#### Supplied data:
** Begin **

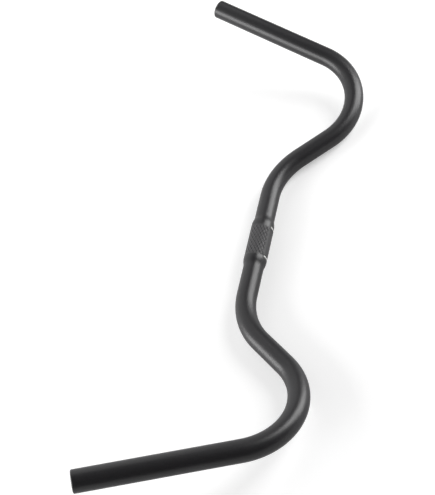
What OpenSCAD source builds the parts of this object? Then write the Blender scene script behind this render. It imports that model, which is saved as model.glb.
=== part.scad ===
// City bike handlebar: one tube with a thicker clamp in the middle, a forward bend
// and a swept-back bend on each side, and two straight grip ends that rise a little.
// The middle of the clamp is the origin. X runs along the clamp to the rider's right,
// Y points forwards and Z points up.

/* [Tube] */
// Outside diameter of the tube, which the grips slide on to
tube_d = 22.2; // [20:0.1:24]
// Thickness of the tube's wall
wall = 2.2; // [2:0.1:3]

/* [Clamp] */
// Outside diameter of the thicker middle, which the stem holds
clamp_d = 25.4; // [24.6:0.1:31.8]
// Length of the thicker middle at its full diameter
clamp_len = 46; // [30:1:60]
// Length of the flowing taper on each side of the clamp
taper_len = 12; // [10:1:20]

/* [Front bends] */
// Length of the straight middle, between the starts of the two front bends
centre_len = 138; // [110:1:180]
// Radius of each front bend, measured at the middle of the tube
front_bend_r = 78; // [50:1:110]
// Angle of each front bend, which carries the bar forwards
front_bend_angle = 48; // [20:0.5:60]
// Length of the straight between a front bend and a back bend
shoulder_len = 42; // [20:1:70]

/* [Back bends] */
// Radius of each back bend, measured at the middle of the tube
back_bend_r = 69; // [50:1:90]
// Angle of each back bend, which carries the bar round to the rider
back_bend_angle = 113.5; // [95:0.5:122]
// Turn of each back bend's plane about the shoulder, which lifts the grips
lift_angle = 17; // [0:0.5:35]

/* [Grip ends] */
// Length of each straight grip end
grip_len = 157; // [120:1:170]
// Rounding of the outer edge of each open end
end_round = 1.5; // [0.3:0.1:1.6]
// Chamfer of the inner edge of each open end
end_chamfer = 0.3; // [0.1:0.1:0.3]

/* [Hidden] */
$fn = 96;

tube_r = tube_d / 2;
clamp_r = clamp_d / 2;
bore_r = tube_r - wall;
clamp_bore_r = clamp_r - wall;
// Where the tapers end and the plain tube starts, from the middle of the bar
swell_half = clamp_len / 2 + taper_len;
// How much a bent tube draws in, on its radius
draw_in = 0.02;
// Length over which a straight eases into a bend
ease_len = 1;

module straight(length, r) rotate([0, 90, 0]) cylinder(h = length, r = r);

// The end of a straight thins by a hair as it runs into a bend
module ease(r) rotate([0, 90, 0]) cylinder(h = ease_len, r1 = r, r2 = r - 2 * draw_in);

// A bend that leaves the origin along X and turns towards Y. Each end starts just inside
// the straight beside it, whose easing meets the bend's surface in one clean edge.
module bend(bend_r, angle, r) {
    lap_angle = ease_len / 2 / bend_r * 180 / PI;
    translate([0, bend_r, 0]) rotate([0, 0, -90 - lap_angle])
        rotate_extrude(angle = angle + 2 * lap_angle)
            translate([bend_r, 0]) circle(r = r - draw_in);
}

// Carries what follows to the far end of such a bend
module past_bend(bend_r, angle)
    translate([0, bend_r, 0]) rotate([0, 0, angle]) translate([0, -bend_r, 0]) children();

// Half of the thicker middle. The taper is two equal arcs, one rounding off the clamp
// and one running out on to the tube, which meet half-way with no kink.
module swell(middle_r, end_r) {
    drop = middle_r - end_r;
    half = taper_len / 2;
    flow_r = (half * half + drop * drop / 4) / drop;
    rotate([0, 90, 0]) rotate_extrude() {
        square([middle_r, clamp_len / 2]);
        square([end_r, clamp_len / 2 + half]);
        translate([0, clamp_len / 2]) intersection() {
            square([middle_r, half]);
            translate([middle_r - flow_r, 0]) circle(r = flow_r);
        }
        translate([0, clamp_len / 2 + half]) difference() {
            square([middle_r, half]);
            translate([end_r + flow_r, half]) circle(r = flow_r);
        }
    }
}

// The run from the middle of the bar to the start of one grip end, where its children go
module half_run(middle_r, r) {
    swell(middle_r, r);
    translate([swell_half, 0, 0]) straight(centre_len / 2 - swell_half, r);
    translate([centre_len / 2, 0, 0]) {
        ease(r);
        bend(front_bend_r, front_bend_angle, r);
        past_bend(front_bend_r, front_bend_angle) {
            mirror([1, 0, 0]) ease(r);
            straight(shoulder_len, r);
            translate([shoulder_len, 0, 0]) {
                ease(r);
                rotate([180 - lift_angle, 0, 0]) {
                    bend(back_bend_r, back_bend_angle, r);
                    past_bend(back_bend_r, back_bend_angle) {
                        mirror([1, 0, 0]) ease(r);
                        children();
                    }
                }
            }
        }
    }
}

// Outside of a grip end, with its edge rounded over
module grip_end()
    rotate([0, 90, 0]) rotate_extrude() {
        square([tube_r - end_round, grip_len]);
        square([tube_r, grip_len - end_round]);
        translate([tube_r - end_round, grip_len - end_round]) circle(r = end_round);
    }

// Inside of a grip end, which runs out past the edge through the chamfer
module grip_bore() {
    straight(grip_len, bore_r);
    translate([grip_len - end_chamfer, 0, 0]) rotate([0, 90, 0])
        cylinder(h = 2 * end_chamfer, r1 = bore_r, r2 = bore_r + 2 * end_chamfer);
}

module both_sides() {
    children();
    mirror([1, 0, 0]) children();
}

module handlebar()
    color([0.14, 0.14, 0.15]) difference() {
        both_sides() half_run(clamp_r, tube_r) grip_end();
        both_sides() half_run(clamp_bore_r, bore_r) grip_bore();
    }

handlebar();
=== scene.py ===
from math import atan2, cos, hypot, pi, radians, sin, sqrt

import bmesh
import bpy
from mathutils import Matrix, Vector


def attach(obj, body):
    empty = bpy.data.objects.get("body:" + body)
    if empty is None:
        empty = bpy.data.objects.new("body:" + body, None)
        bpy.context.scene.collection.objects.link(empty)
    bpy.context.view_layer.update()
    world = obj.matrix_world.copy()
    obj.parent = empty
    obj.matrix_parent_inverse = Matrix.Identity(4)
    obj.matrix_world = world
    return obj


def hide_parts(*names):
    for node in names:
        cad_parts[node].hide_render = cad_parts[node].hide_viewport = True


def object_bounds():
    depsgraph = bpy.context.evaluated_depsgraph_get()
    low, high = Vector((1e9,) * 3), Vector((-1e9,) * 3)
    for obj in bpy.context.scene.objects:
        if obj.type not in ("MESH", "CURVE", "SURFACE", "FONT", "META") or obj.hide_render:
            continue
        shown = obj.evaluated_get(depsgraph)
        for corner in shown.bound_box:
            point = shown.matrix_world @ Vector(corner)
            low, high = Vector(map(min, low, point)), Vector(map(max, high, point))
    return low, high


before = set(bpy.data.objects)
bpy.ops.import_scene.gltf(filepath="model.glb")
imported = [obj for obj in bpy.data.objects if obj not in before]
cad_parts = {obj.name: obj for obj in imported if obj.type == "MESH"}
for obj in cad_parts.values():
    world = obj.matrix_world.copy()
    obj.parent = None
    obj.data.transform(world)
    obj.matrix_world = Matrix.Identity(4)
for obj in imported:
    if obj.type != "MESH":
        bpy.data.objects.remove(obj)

cad_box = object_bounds()

# The view: from above and from the rider's right, turned so that the rider's right
# lies at the bottom of the picture and the front of the bar at its right.
camera_data = bpy.data.cameras.new("view")
camera_data.lens = 76.99
camera_data.clip_start = 0.05
camera = bpy.data.objects.new("view", camera_data)
camera.location = (0.69054, 0.37768, 0.85904)
camera.rotation_euler = (radians(40.279), radians(17.350), radians(102.398))
bpy.context.scene.collection.objects.link(camera)
bpy.context.scene.camera = camera


# The handlebar is one aluminium tube, 22.2 mm across with a 2.2 mm wall, bulged to 25.4 mm in
# the middle for the stem. It is bent cold, forwards and then back round to the rider, and
# coated satin black. The clamp's knurl is rolled in, with a smooth strip left along the front.
mm = 0.001
tube_r, clamp_r, wall = 11.1 * mm, 12.7 * mm, 2.2 * mm
clamp_half, taper, taper_steps = 23 * mm, 12 * mm, 12
front_bend_r, front_bend_angle, front_bend_start = 78 * mm, radians(48), 69 * mm
shoulder = 42 * mm
back_bend_r, back_bend_angle, lift = 69 * mm, radians(113.5), radians(17)
bend_step = radians(2)
grip, end_round, end_round_steps, end_chamfer = 157 * mm, 1.5 * mm, 6, 0.3 * mm


def corners_of(made):
    """The corners among what an operator made."""
    return [v for v in made if isinstance(v, bmesh.types.BMVert)]


def corners_on(edges_or_faces):
    """Each corner of some edges or faces once, in order."""
    return list(dict.fromkeys(v for part in edges_or_faces for v in part.verts))


def rim_of(made, corners):
    """The edges among what an operator made that join two of the given corners."""
    corners = set(corners)
    return [e for e in made if isinstance(e, bmesh.types.BMEdge) and corners.issuperset(e.verts)]


def draw_on(bar, rim, way, length, widen=1.0):
    """Draws the open end of the tube straight on, wider by a factor, and returns its new rim."""
    made = bmesh.ops.extrude_edge_only(bar, edges=rim)["geom"]
    corners = corners_of(made)
    bmesh.ops.translate(bar, verts=corners, vec=way * length)
    middle = Vector([(min(v.co[k] for v in corners) + max(v.co[k] for v in corners)) / 2
                     for k in range(3)])
    about_middle = Matrix.Translation(-middle)
    bmesh.ops.scale(bar, verts=corners, vec=(widen, widen, widen), space=about_middle)
    return rim_of(made, corners)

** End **

Your task is to quote the lines above, beginning with the first and ending with the one that holds "lift_angle = 17; // [0:0.5:35]".

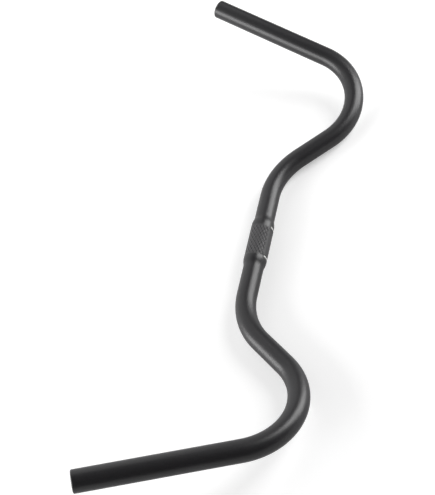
What OpenSCAD source builds the parts of this object? Then write the Blender scene script behind this render. It imports that model, which is saved as model.glb.
=== part.scad ===
// City bike handlebar: one tube with a thicker clamp in the middle, a forward bend
// and a swept-back bend on each side, and two straight grip ends that rise a little.
// The middle of the clamp is the origin. X runs along the clamp to the rider's right,
// Y points forwards and Z points up.

/* [Tube] */
// Outside diameter of the tube, which the grips slide on to
tube_d = 22.2; // [20:0.1:24]
// Thickness of the tube's wall
wall = 2.2; // [2:0.1:3]

/* [Clamp] */
// Outside diameter of the thicker middle, which the stem holds
clamp_d = 25.4; // [24.6:0.1:31.8]
// Length of the thicker middle at its full diameter
clamp_len = 46; // [30:1:60]
// Length of the flowing taper on each side of the clamp
taper_len = 12; // [10:1:20]

/* [Front bends] */
// Length of the straight middle, between the starts of the two front bends
centre_len = 138; // [110:1:180]
// Radius of each front bend, measured at the middle of the tube
front_bend_r = 78; // [50:1:110]
// Angle of each front bend, which carries the bar forwards
front_bend_angle = 48; // [20:0.5:60]
// Length of the straight between a front bend and a back bend
shoulder_len = 42; // [20:1:70]

/* [Back bends] */
// Radius of each back bend, measured at the middle of the tube
back_bend_r = 69; // [50:1:90]
// Angle of each back bend, which carries the bar round to the rider
back_bend_angle = 113.5; // [95:0.5:122]
// Turn of each back bend's plane about the shoulder, which lifts the grips
lift_angle = 17; // [0:0.5:35]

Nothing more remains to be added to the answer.